ROBERT KRULWICH: So says Nate Lewis, a scientist at Caltech. Getting enough hydrogen into a car is a challenge, because it likes to spread out, and you’ve got to squeeze a lot of it into a small place. You can’t use an ordinary gas tank to hold it, because it would burst open. And you wouldn’t want that. So the hydrogen tanks have to be super strong, to hold hydrogen squeezed in at pressures up to five to ten thousand pounds per square inch. But even with that special tank, it’s tough to get enough hydrogen in the car. For instance, to drive 300 miles, you might need a gas tank four times the size of the one you’ve got now. Which leads Professor Lewis to suggest the best place for hydrogen fuel might be in power stations, to light up cities and factories. After all, why rush to put this fuel out on the road, when you can easily store plenty of it in a factory basement?

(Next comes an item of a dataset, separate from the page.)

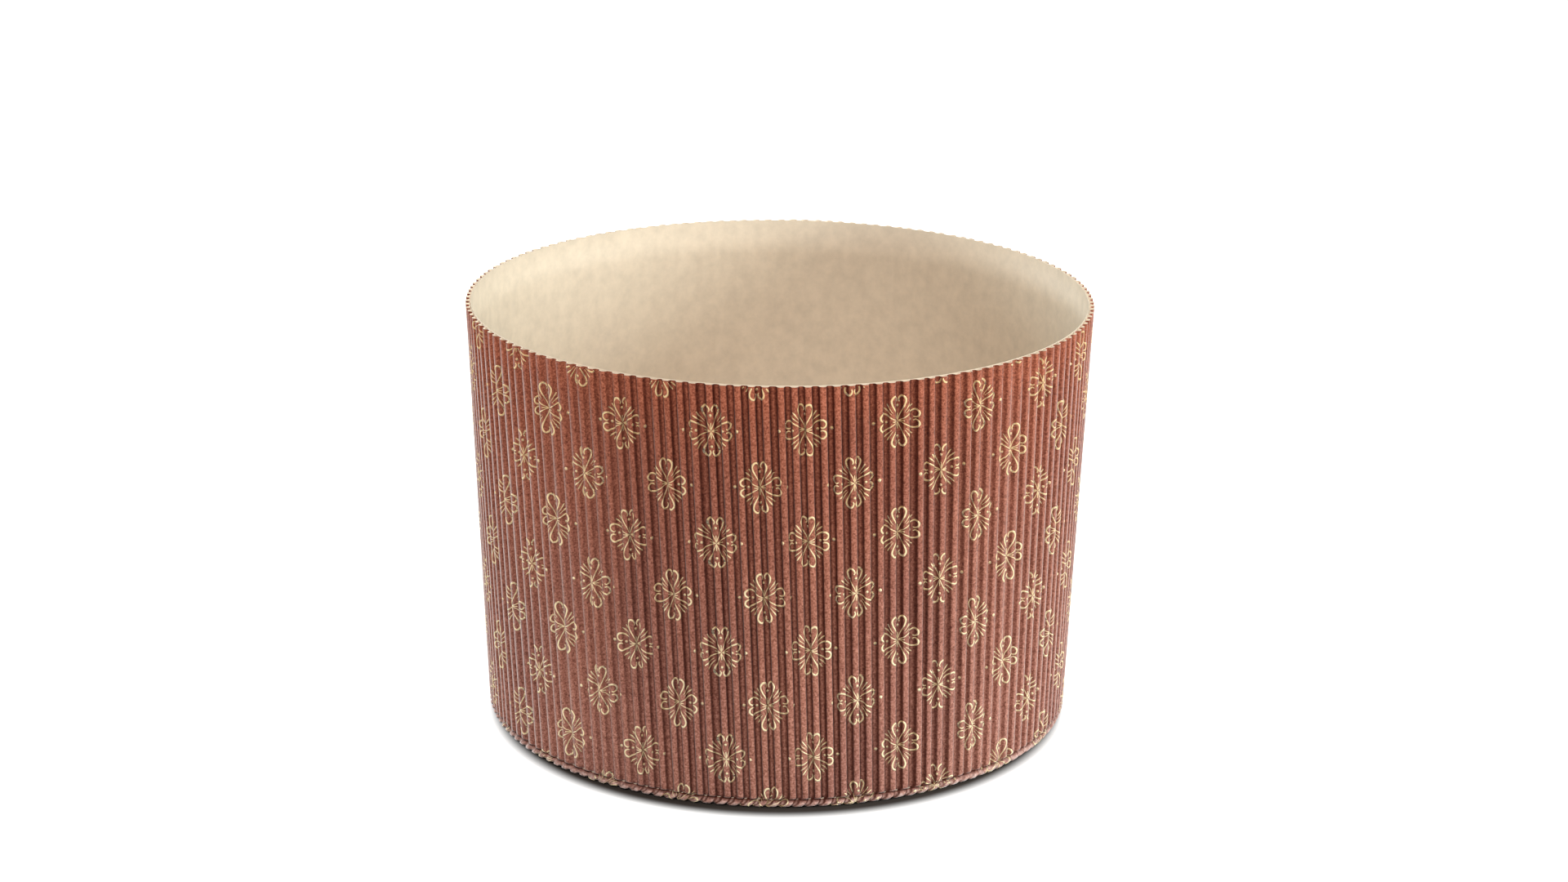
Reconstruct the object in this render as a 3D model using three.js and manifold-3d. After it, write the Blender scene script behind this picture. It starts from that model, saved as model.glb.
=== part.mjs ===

So you’re a put-it-in-the-basement guy?

NATHAN LEWIS: Put it in the basement first. And then, if we ever figure out how to use it to move us around, that will be great. But your car is the last place that you want to put hydrogen.

ROBERT KRULWICH: But the dream of a car that spews out nothing but water is so appealing.

DAN KELLY: Yeah. So the car will run…

ROBERT KRULWICH: But the technology to get hydrogen from water efficiently and affordably? That technology doesn’t exist yet. (emphasis mine) Well, is there anything that we know of that does this regularly, that breaks apart water and…?

DANIEL NOCERA: We haven’t done water, but we’ve done hydrochloric acid and we’ve been able to make hydrogen.

ROBERT KRULWICH: So that’s a “no.” But there are labs all over the country now working on hydrogen. Some work with algae, some with solar collectors. And these guys are making hydrogen from water and sunlight.

But at least for now, it’s very expensive. And just last year, the National Academy of Engineering and the National Research Council reported there are “major hurdles” on the path to a hydrogen economy, and that clearing them “will not be simple.”

So even though the President [and now the Governor] is saying we could have hydrogen cars for today’s generation…

GEORGE W. BUSH: The first car driven by a child born today could be powered by hydrogen and pollution-free.

ROBERT KRULWICH: If the car’s really going to be pollution-free, the hydrogen in the tank will have to come from a clean source, and so far, when it comes to splitting water, we’re way behind the leaf. Dan and other scientists are trying to catch up and will keep trying, but the secret, he thinks, may be very subtle.

ROBERT KRULWICH: But how much time do you have?

DANIEL NOCERA: I’m guessing around 20 more years.

To summarize, contrary to popular or political opinion this kind of technology is stuff we cannot do right now. It might be possible to apply it to cities, but that is still not going to be easy or cheap.

[NOTE: Originally this entry was written and posted between 4 PM and 4:30 PM on the 26th but I have altered the time stamp in order to place it physically under the review of the State of the State Address, especially since this is effectively a footnote to that article. Obviously this was created/written/produced after the review.]